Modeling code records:
╔══
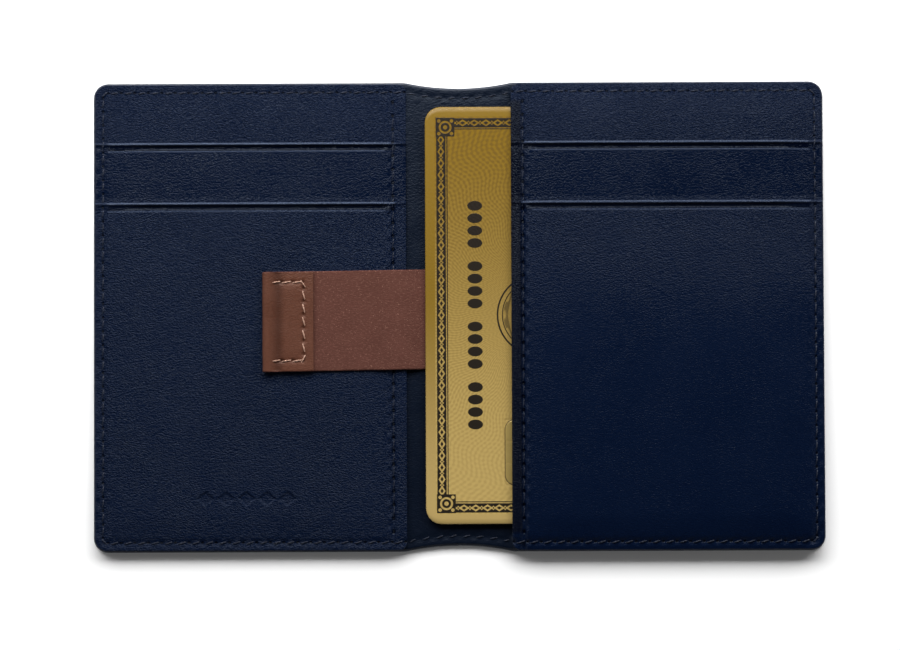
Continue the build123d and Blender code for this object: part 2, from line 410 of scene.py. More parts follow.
def crossing_sheet(name, side, node, inset, edge, radius, top, bottom, step, fine, material, rim=None):
    us = columns(0.0, HALF_WIDTH - inset - edge, step, radius - edge, FOLD_BAND)
    fine_ends = (-HALF_HEIGHT, -HALF_HEIGHT + 4, fine), (HALF_HEIGHT - 4, HALF_HEIGHT, fine)
    rows = row_shares(-HALF_HEIGHT, HALF_HEIGHT, 2.5 * step, *fine_ends)
    limits = half_limits(inset + edge, HALF_WIDTH - inset - edge, radius - edge)
    piece = sheet_mesh(name, side, us, rows, limits, top, bottom, edge, material, rim)
    word = half_name(side)
    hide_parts(f"{node}_{word}", *([f"{node}_spine"] if side > 0 else []))
    bend_with_spine(piece, side)
    return piece


def make_shell(side, material, rim_material):
    def top(u, y):
        return SHELL_BASE + 0.2 - 0.12 * bump(HALF_WIDTH - u - 0.2, 0.6) + 0 * y

    def bottom(u, y):
        outside, along = seam(u, y)
        groove = 0.16 * bump(outside, 0.5) * (0.9 + 0.3 * np.cos(2 * math.pi * along))
        return groove + 0.015 * (1 + ripple(side * u, y, 30, 5)) * smooth(-outside / 4)

    word = half_name(side)
    return crossing_sheet(f"shell_{word}", side, "outer_shell", 0.0, 0.42, CORNER, top, bottom, 0.7, 0.4,
                          material, rim_material)


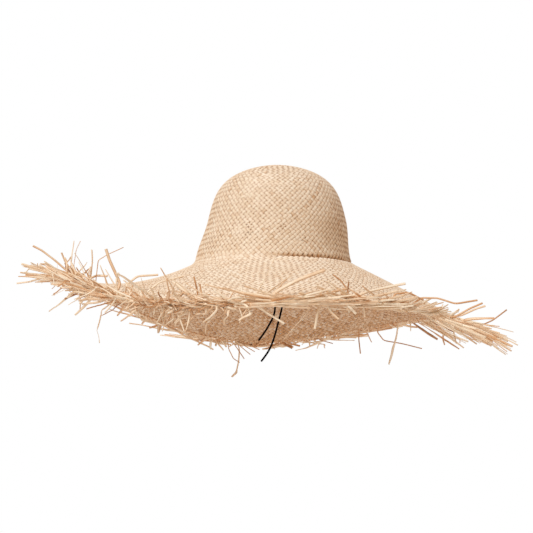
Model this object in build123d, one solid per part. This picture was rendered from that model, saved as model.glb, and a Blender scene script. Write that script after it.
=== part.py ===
╚══
Where a line above contains the word "object", copy that line.

Continue the build123d and Blender code for this object: part 2, from line 410 of scene.py. More parts follow.
Model this object in build123d, one solid per part. This picture was rendered from that model, saved as model.glb, and a Blender scene script. Write that script after it.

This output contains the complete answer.